At least 2,056 minors were victims of sexual abuse, according to an audit based on lawsuits filed against members of the clergy.


It was however "obvious that the number is higher", said the Spanish Episcopal Conference, which groups Spain's leading bishops. The audit was prepared by the law firm Cremades & Calvo-Sotelo.


The figures from the audit are far lower than those cited in the independent commission published in October.


It found that more than 200,000 were estimated to have been sexually abused in Spain by the Roman Catholic clergy since 1940.


That report did not however give a specific figure.


Instead, it extrapolated from a poll of over 8,000 people, which found that 0.6 percent of Spain's adult population of around 39 million people had said they had suffered sexual abuse by members of the clergy during childhood.
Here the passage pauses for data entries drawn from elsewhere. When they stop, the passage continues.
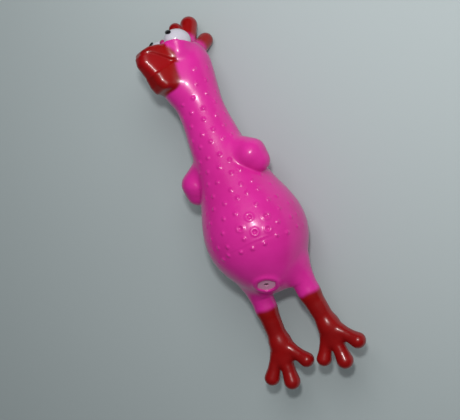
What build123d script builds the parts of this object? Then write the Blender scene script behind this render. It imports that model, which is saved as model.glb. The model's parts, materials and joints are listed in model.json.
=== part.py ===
"""A squeaky rubber chicken, lying on its back: +Z up, belly up, head towards +Y.

The toy is one hollow moulded skin with painted parts and a pressed-in squeaker.
It is made here as the regions that flex, each a rigid piece with a ball end, and
each paint colour is a piece of its own. Lengths are in millimetres.
"""

from build123d import *
import math
import os

# The skin
WALL = 2.0
GAP = 0.3
FLOOR = 0.0

# The torso: two balls along Y at this height, with a cone up to the neck opening
AXIS_Z = 23.2
BELLY_BALL_Y = -18.0
BELLY_BALL_R = 23.85
TAIL_BALL_Y = -37.5
TAIL_BALL_R = 8.5
NECK_OPENING_Y = 21.0
NECK_OPENING_R = 14.0
SEAM_ANGLE = math.radians(30)
BALL_SEAM = 71.0

# The belly's squeeze zone, an oval on top
BELLY_Y = -14.0
BELLY_RX = 12.0
BELLY_RY = 15.0

# The neck: ball centres and radii from the torso to the head
NECK_BASE = Vector(0, 26.5, 23.4)
NECK_BASE_R = 12.5
NECK_MID = Vector(0, 41.0, 23.0)
NECK_MID_R = 10.8
HEAD_BASE = Vector(0, 55.0, 21.8)
HEAD_BASE_R = 11.4
HEAD = Vector(0, 69.0, 20.0)
HEAD_R = 12.4
NECK_BEND = 20.0
RIM_MARGIN = 4.0
PASSAGE_R = 5.0

# The head is turned about the neck, so the beak points up and to -X
HEAD_TURN = 28.0

# The face, as (along the neck, forward, sideways) from the head's centre
EYE = (11.8, 3.6, 7.0)
EYE_R = 5.8
PUPIL = (15.2, 7.0, 8.1)
PUPIL_R = 2.1
UPPER_BEAK_ROOT = (7.5, 7.0, 0)
UPPER_BEAK_ROOT_R = 7.0
UPPER_BEAK_TIP = (11.4, 21.6, 0)
UPPER_BEAK_TIP_R = 2.4
LOWER_BEAK_ROOT = (-1.0, 8.0, 0)
LOWER_BEAK_ROOT_R = 7.0
LOWER_BEAK_TIP = (-1.2, 19.3, 0)
LOWER_BEAK_TIP_R = 4.9
MOUTH_CORNER = (3.8, 8.0)
MOUTH_UPPER_LIP = (11.6, 20.6)
MOUTH_LOWER_LIP = (0.6, 20.6)
MOUTH_WIDTH = 12.0
COMB_LOBES = [
    ((17.8, -4.0, 0), 3.0),
    ((18.0, -12.6, 0), 3.9),
    ((8.9, -18.0, 0), 3.6),
]
COMB_STEM_SHARE = 0.62
COMB_STEM_R = 2.6
COMB_RIDGE_SHARE = 0.86
COMB_RIDGE_R = 2.3

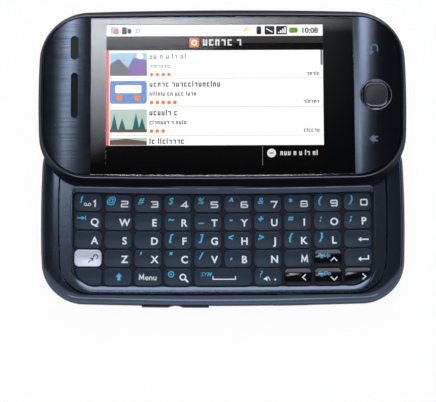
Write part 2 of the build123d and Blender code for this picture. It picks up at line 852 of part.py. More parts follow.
def make_slide_plate():
    plate = prism(plate_outline(0), z_slide_plate, z_slide_plate_top)
    below, above = z_lid - 1, z_slide_plate_top + 1
    for x in shoe_places:
        length = slide_travel + shoe_length + 2 * running
        plate = plate - slab(x, 0, shoe_stem + 2 * running, length, below, above)
    length = slide_travel + 2 * flex_thickness + 4 * loose
    return plate - slab(0, flex_y - slide_travel / 2, flex_width + 2 * loose, length, below, above)


def make_lid_board():
    board = prism(front_outline(loose), z_lid_board, z_lid_board_top)
    return board + post(nav_x, 0, nav_switch_radius, z_lid_board_top, z_nav_flange - nav_travel - switch_room)


def make_display_module():
    body = slab(0, 0, display_length, display_width, z_display, z_display_top)
    return fillet(body.edges().filter_by(Axis.Z), display_corner)


def make_touch_window():
    strip = block(-window_edge_x, window_edge_x, -far, far, z_window, z_window_top)
    glass = prism(front_outline(seam), z_window, z_window_top) & strip
    return chamfer(glass.faces().sort_by(Axis.Z)[-1].edges(), window_edge)


def make_end_panel(side):
    """An end panel: its face arches from the window to the rim."""
    radius = (end_panel_width ** 2 / 4 + crown_height ** 2) / (2 * crown_height)
    centre = side * (window_edge_x + end_panel_width / 2)
    barrel = Pos(centre, 0, z_crown - radius) * Rot(90, 0, 0) * Cylinder(radius, 2 * lid_width)
    start, end = window_edge_x + seam, lid_length
    blank = prism(front_outline(seam), z_end_panel, z_crown + 1) & block(
        min(side * start, side * end), max(side * start, side * end), -far, far, z_end_panel, z_crown + 1
    )
    return blank & barrel


def make_earpiece_panel():
    panel = make_end_panel(-1)
    panel = panel - prism(pill(slot_x, grille_y, grille_length, grille_width), z_lid, z_crown + 1)
    return panel - prism(pill(slot_x, sensor_y, sensor_length, sensor_width), z_lid, z_crown + 1)


def make_nav_panel():
    return make_end_panel(1) - post(nav_x, 0, nav_ring_radius + fit, z_lid, z_crown + 1)


def make_slot_insert(y, length, width):
    top = z_crown - slot_recess
    return prism(pill(slot_x, y, length - 2 * running, width - 2 * running), z_end_panel, top)


def make_receiver():
    low = z_lid_board_top + seat
    body = slab(slot_x, grille_y, receiver_width, receiver_length, low, low + receiver_height)
    return fillet(body.edges().filter_by(Axis.Z), receiver_corner)


def nav_outline(grow):
    return Pos(nav_x, 0) * RectangleRounded(nav_length + 2 * grow, nav_height + 2 * grow, nav_corner + grow)


def make_nav_ring():
    ring = post(nav_x, 0, nav_ring_radius, z_end_panel, z_crown)
    ring = fillet(ring.edges().sort_by(Axis.Z)[-1], nav_ring_edge)
    return ring - prism(nav_outline(fit), z_lid, z_crown + 1)


def make_nav_button():
    cap = prism(nav_outline(0), z_nav_flange, z_crown - running)
    cap = fillet(cap.faces().sort_by(Axis.Z)[-1].edges(), nav_edge)
    return cap + post(nav_x, 0, nav_flange_radius, z_nav_flange, z_nav_flange + nav_flange)


def make_flex_cable():
    """The flat cable from the base's board up through both slots and along to the lid's board."""
    low = z_slide_plate_top + running
    turn = low + flex_thickness
    end = flex_y + flex_reach
    rise = slab(0, flex_y, flex_width, flex_thickness, z_board_top + seat, turn)
    run = slab(0, flex_y + flex_reach / 2, flex_width, flex_reach + flex_thickness, low, turn)
    return rise + run + slab(0, end, flex_width, flex_thickness, low, z_lid_board - seat)


# ---------------------------------------------------------------- every piece by name
lid_lower, lid_upper = make_lid_form()
base_parts = {
    "rear_housing": make_rear_housing(),
    "front_frame": make_front_frame(),
    "keyboard_panel": make_keyboard_panel(),
    "battery_cover": make_battery_cover(),
    "battery": make_battery(),
    "main_board": make_main_board(),
    "dome_sheet": make_dome_sheet(),
    "key_mat": make_key_mat(),
    "key_lattice": make_key_lattice(),
    "board_shield": make_board_shield(),
    "side_switches": make_side_switches(),
    "card_holder": make_card_holder(),
    "camera_module": make_camera_module(),
    "camera_window": make_camera_window(),
    "flash_lamp": make_flash_lamp(),
    "audio_jack": make_audio_jack(),
    "usb_port": make_usb_port(),
    "usb_cover": make_usb_cover(),
    "loudspeaker": make_loudspeaker(),
    "vibration_motor": make_vibration_motor(),
    "slide_bracket": make_slide_bracket(),
    "housing_screws": make_housing_screws(),
    "volume_rocker": make_volume_rocker(),
    "camera_key": make_camera_key(),
    "power_key": make_power_key(),
    "flex_cable": make_flex_cable(),
}
lid_parts = {
    "lid_back": make_lid_back(lid_lower),
    "slide_plate": make_slide_plate(),
    "lid_frame": make_lid_frame(lid_upper),
    "lid_board": make_lid_board(),
    "display_module": make_display_module(),
    "touch_window": make_touch_window(),
    "earpiece_panel": make_earpiece_panel(),
    "earpiece_mesh": make_slot_insert(grille_y, grille_length, grille_width),
    "sensor_window": make_slot_insert(sensor_y, sensor_length, sensor_width),
    "receiver": make_receiver(),
    "nav_panel": make_nav_panel(),
    "nav_ring": make_nav_ring(),
    "nav_button": make_nav_button(),
}
parts.update(base_parts)
parts.update(make_keys())
parts.update({name: Pos(0, slide_travel, 0) * shape for name, shape in lid_parts.items()})

os.makedirs("parts", exist_ok=True)
for name, shape in parts.items():
    solids = shape if isinstance(shape, list) else [shape]
    label = solids[0] if len(solids) == 1 else Compound(children=solids)
    export_step(label, f"parts/{name}.step")
print(len(parts), "nodes")
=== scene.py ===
from contextlib import contextmanager
from math import atan2, cos, hypot, pi, radians, sin, sqrt

import bmesh
import bpy
from mathutils import Matrix, Vector


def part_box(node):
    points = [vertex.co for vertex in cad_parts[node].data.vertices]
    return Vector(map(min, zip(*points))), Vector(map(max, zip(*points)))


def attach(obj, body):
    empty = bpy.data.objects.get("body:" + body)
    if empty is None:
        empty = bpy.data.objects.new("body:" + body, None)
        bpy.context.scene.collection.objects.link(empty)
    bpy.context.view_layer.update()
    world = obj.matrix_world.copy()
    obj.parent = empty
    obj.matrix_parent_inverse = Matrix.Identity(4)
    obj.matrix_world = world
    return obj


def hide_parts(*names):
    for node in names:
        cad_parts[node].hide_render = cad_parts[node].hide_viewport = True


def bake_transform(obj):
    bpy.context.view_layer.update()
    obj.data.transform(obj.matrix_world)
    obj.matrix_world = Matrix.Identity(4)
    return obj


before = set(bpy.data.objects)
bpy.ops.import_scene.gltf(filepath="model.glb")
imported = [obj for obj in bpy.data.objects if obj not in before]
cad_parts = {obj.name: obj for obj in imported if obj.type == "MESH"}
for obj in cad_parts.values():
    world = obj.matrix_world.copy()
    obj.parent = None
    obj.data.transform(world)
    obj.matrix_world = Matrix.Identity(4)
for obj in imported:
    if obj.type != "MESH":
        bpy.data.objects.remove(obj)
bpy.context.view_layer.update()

bl_info = {
    "name": "Slider phone",
    "version": (1, 0, 0),
    "blender": (4, 5, 0),
    "location": "View3D > Sidebar > Slider phone",
    "description": "Models and paints a landscape slider phone around its packed frame",
    "category": "Object",
}

MM = 0.001
LID_LOW, LID_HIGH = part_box("lid_frame")
LID_Y = (LID_LOW.y + LID_HIGH.y) / 2
WINDOW_LOW, WINDOW_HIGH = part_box("touch_window")
PANEL_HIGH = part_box("nav_panel")[1]
DISPLAY_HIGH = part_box("display_module")[1]
KEY_LOW, KEY_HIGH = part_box("letter_keys_q_to_t")
SCREEN_X, SCREEN_Y = -2.25 * MM, 0.42 * MM        # middle of the display's lit part, from the lid's centre


# ---------------------------------------------------------------- settings
def paint(name, description, default):
    """A colour as a screen shows it."""
    style = {"subtype": "COLOR_GAMMA", "size": 3, "min": 0, "max": 1}
    return bpy.props.FloatVectorProperty(name=name, description=description, default=default, **style)


def length(name, description, default):
    """A size given in millimetres."""
    style = {"unit": "LENGTH", "subtype": "DISTANCE", "precision": 5}
    return bpy.props.FloatProperty(name=name, description=description, default=default * MM, **style)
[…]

That percentage rose to 1.13 percent -- or more 400,000 people -- when the questions included abuse by lay members.


Cardinal Juan Jose Omella, head of the Spanish Episcopal Conference, cast doubt at the time on the "dubious reliability" of those figures. He said the Church was aware of 1,125 cases of sexual abuse.


In February 2022, the Church tasked private law firm Cremades & Calvo-Sotelo with the audit -- the first time that it had ordered an investigation into the issue.


The brief covered past and present sexual abuse by clergy, teachers and others.


But one victim's association dismissed the church audit as a "smokescreen".


The Church has said it will publish the full audit, which it received on Saturday at a later date.


But it said Thursday that the audit listed a total of 1,383 complaints without saying how many members of the clergy had allegedly committed sexual crimes.


The victims were mainly men, and the sexual violence was committed mainly in schools and seminaries by priests or teachers, it added.


Unlike in other nations including France, Ireland and the United States, clerical abuse allegations are only now gaining traction in Spain.


A traditionally Catholic country, it has become increasingly secular.